Recommandations du comité

Recommandations du comité
  1. 377. Au vu des conclusions qui précèdent, le comité invite le Conseil d’administration à approuver les recommandations suivantes:
    • a) Le comité prie le gouvernement de veiller au respect des principes en matière d’organisation des piquets de grève énoncés dans les conclusions et de les porter à l’attention des parties au conflit et du pouvoir judiciaire.

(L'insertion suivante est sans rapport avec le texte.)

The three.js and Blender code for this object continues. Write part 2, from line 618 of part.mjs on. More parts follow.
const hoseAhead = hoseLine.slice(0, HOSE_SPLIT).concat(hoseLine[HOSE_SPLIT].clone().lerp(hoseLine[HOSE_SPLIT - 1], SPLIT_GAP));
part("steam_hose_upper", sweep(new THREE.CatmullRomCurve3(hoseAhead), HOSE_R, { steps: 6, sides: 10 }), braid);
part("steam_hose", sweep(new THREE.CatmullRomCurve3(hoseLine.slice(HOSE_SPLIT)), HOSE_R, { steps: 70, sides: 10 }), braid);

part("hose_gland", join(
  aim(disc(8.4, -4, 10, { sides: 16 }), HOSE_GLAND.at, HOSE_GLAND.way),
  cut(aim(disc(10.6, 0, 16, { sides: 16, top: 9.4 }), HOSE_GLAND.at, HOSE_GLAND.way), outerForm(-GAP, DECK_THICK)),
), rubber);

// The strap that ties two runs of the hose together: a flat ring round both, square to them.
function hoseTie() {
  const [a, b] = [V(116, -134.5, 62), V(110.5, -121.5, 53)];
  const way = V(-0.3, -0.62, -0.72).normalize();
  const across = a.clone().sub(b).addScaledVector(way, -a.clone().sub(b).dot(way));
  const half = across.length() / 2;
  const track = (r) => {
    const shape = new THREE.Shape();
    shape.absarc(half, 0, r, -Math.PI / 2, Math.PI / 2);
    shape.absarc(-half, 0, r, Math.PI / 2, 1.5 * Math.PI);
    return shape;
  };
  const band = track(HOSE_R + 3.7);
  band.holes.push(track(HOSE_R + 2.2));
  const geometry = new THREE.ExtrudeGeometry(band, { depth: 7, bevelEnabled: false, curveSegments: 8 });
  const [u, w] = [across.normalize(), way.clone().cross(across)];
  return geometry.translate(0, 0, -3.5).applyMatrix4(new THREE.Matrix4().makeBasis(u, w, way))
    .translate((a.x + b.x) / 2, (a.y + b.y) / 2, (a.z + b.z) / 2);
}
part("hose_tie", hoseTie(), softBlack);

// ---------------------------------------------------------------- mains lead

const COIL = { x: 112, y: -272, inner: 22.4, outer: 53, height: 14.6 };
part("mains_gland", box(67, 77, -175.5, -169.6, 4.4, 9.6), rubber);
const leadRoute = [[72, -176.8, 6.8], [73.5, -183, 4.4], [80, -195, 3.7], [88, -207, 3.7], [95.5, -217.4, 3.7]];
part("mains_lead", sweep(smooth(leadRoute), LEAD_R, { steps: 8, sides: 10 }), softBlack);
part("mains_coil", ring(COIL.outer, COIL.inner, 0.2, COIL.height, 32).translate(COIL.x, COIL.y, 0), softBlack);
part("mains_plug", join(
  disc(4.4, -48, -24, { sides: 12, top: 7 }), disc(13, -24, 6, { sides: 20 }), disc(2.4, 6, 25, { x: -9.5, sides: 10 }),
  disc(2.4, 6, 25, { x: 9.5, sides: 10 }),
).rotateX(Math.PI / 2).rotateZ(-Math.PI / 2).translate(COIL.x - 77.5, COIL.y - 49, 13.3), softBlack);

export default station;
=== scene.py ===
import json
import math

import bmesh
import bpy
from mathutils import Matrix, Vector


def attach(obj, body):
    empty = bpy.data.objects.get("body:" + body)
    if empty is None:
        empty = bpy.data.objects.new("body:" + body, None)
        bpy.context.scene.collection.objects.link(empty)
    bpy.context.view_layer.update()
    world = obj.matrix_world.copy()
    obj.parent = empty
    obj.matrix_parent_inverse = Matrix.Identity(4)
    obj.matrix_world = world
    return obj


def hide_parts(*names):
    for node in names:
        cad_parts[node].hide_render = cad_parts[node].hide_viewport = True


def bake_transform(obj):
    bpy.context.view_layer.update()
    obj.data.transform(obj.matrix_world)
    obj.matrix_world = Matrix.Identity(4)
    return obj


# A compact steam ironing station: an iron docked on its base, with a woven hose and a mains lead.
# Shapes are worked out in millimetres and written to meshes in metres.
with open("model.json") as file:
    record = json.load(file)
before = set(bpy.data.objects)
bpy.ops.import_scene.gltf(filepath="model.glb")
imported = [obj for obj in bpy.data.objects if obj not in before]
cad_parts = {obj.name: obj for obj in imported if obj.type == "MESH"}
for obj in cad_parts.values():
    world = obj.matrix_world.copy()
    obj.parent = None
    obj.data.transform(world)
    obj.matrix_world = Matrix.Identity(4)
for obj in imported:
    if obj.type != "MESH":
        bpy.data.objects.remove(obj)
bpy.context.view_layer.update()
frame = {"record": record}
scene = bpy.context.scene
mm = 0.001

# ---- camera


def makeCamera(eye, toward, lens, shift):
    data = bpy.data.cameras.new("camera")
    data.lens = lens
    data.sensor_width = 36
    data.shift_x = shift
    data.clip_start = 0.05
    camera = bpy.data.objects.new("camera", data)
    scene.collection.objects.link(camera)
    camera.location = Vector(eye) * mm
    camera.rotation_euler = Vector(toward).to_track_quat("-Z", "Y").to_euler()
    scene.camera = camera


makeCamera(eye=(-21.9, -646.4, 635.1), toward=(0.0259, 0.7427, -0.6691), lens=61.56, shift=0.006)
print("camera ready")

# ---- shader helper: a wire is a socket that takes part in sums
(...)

    • b) De façon plus générale, alors qu’il prend note que les partenaires sociaux procèdent actuellement à la compilation des informations et des documents sur les questions en instance dans le cadre d’une médiation, le comité souligne qu’il est important que les questions visées par la plainte fassent l’objet de négociations entre les parties et il invite le gouvernement à continuer de prendre des mesures dans ce sens.